Hacen solo lo que les apetece, huyen de su mundo a través de los
móviles, o de la velocidad, o de la visión de deportes, o de unas
músicas simplonas y repetitivas que les atolondran y les impide
cualquier razonamiento. No buscan. No tienen cuidado de que no les
atropellen los automóviles. No reparten la acera entre todos los
viandantes con los que se encuentran. Chocan con alguien y no le
piden disculpas. No conciben qué pueda ser una norma o la necesidad
de la buena educación. Solo existe lo que les interesa. Dicen tener
derechos, pero nunca hablan de deberes. Se comportan como brutos.
Algunos van vestidos con buenas ropas. Otros van con el chándal más
o menos barato que constituye su uniforme. A los de más edad les
suele gustar hacer lo que les da la gana, y también que les
obedezcan, y usan modales apropiados para conseguirlo. No cuidan su
mente. A lo sumo, se centran en el cuerpo. No piensan en el futuro y
el presente lo viven adocenadamente. No suelen salir de lo mismo día
tras día. No tienen interés por lo nuevo, por las artes, por la
contemplación de lo que ocurre en el mundo o por descubrir nuevas
formas de placer. Ni se preguntan en qué consiste ser humanos y
creen saberlo ya todo lo que hay que saber antes de morirse. Son los
viejos, tengan la edad que tengan.
Podríamos decir que la ancianidad es
algo natural, pero la vejez se puede prevenir y se puede hacer algo
para caer en ella lo más tarde posible. Solo hay que querer no caer
en la inutilidad y saber qué vida llevar para crecer como un ser
humano y no como un ser antropomorfo que no sabe dónde estar ni qué
hacer. Si se entrenaran en pensar y no solo en sentir, si ejercitaran
la atención y la memoria, si dieran cabida en sus vidas a los otros,
si se quisieran algo más, si para ellos tuviera sentido siempre
aportar algo a la sociedad, a los demás, posiblemente serían algo
más jóvenes, tuvieran la edad que tuvieran.

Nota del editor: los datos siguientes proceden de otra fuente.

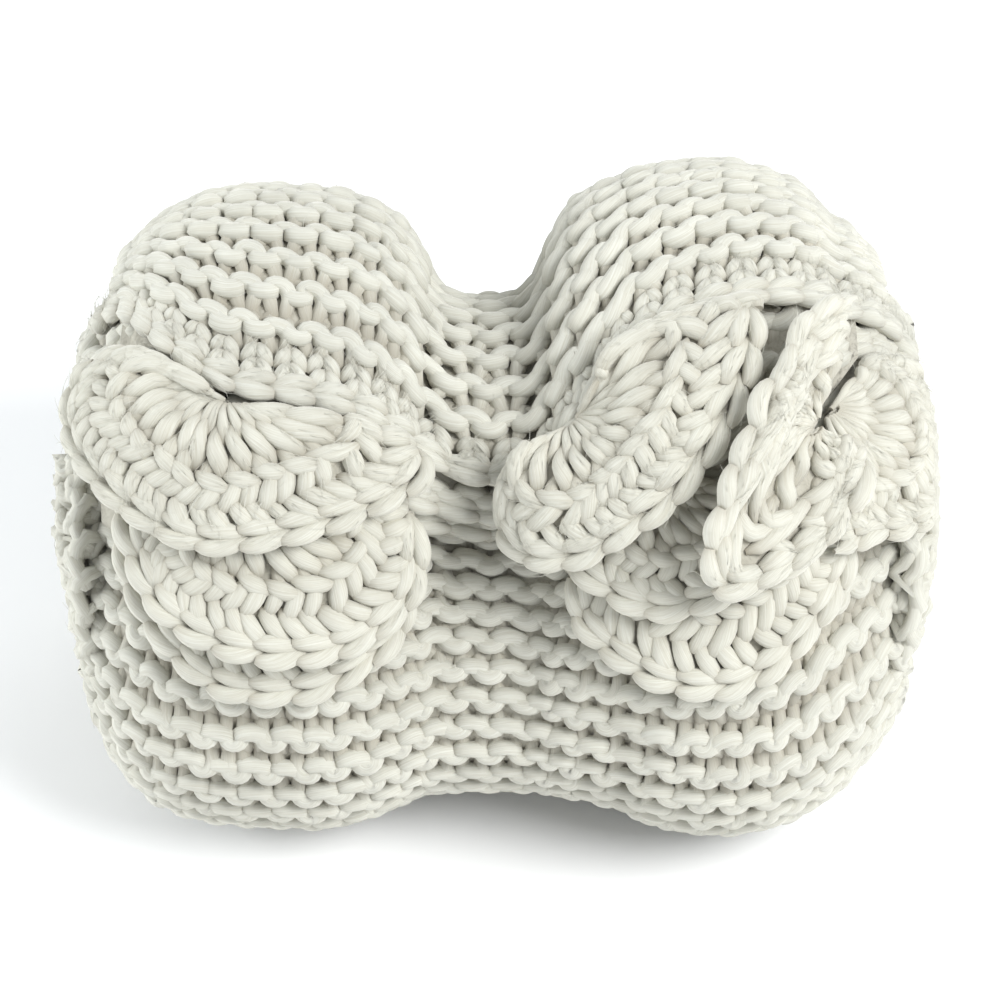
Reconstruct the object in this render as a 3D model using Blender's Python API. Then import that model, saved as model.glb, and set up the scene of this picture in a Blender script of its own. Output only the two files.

La pareja de señores del bar podían
calificarse como ancianos, porque aparentaban bastante edad, subieron
el escalón que daba acceso al bar con dificultad, se sentaron con
pudieron, veían mal y posiblemente tuvieran más inconvenientes en
su organismo. Pero además eran viejos, porque, en lugar de cuidar
sus necesidades y sus carencias, por ejemplo, llevando consigo las
gafas para poder ver, renunciaban a ello. Conozco a personas así,
que ni ven bien ni oyen, pero las gafas y el audífono no se lo ponen
hasta el mediodía. Para mí que son viejos que renuncian a lo que
pueden vivir porque ya no tienen demasiado interés en seguir
viviendo bien y creen que los demás están al servicio de sus
caprichos. Cuando esto ocurre a una edad temprana, se ve venir el
desastre.
La vejez es una amenaza permanente que
crece sin freno con demasiada fortaleza.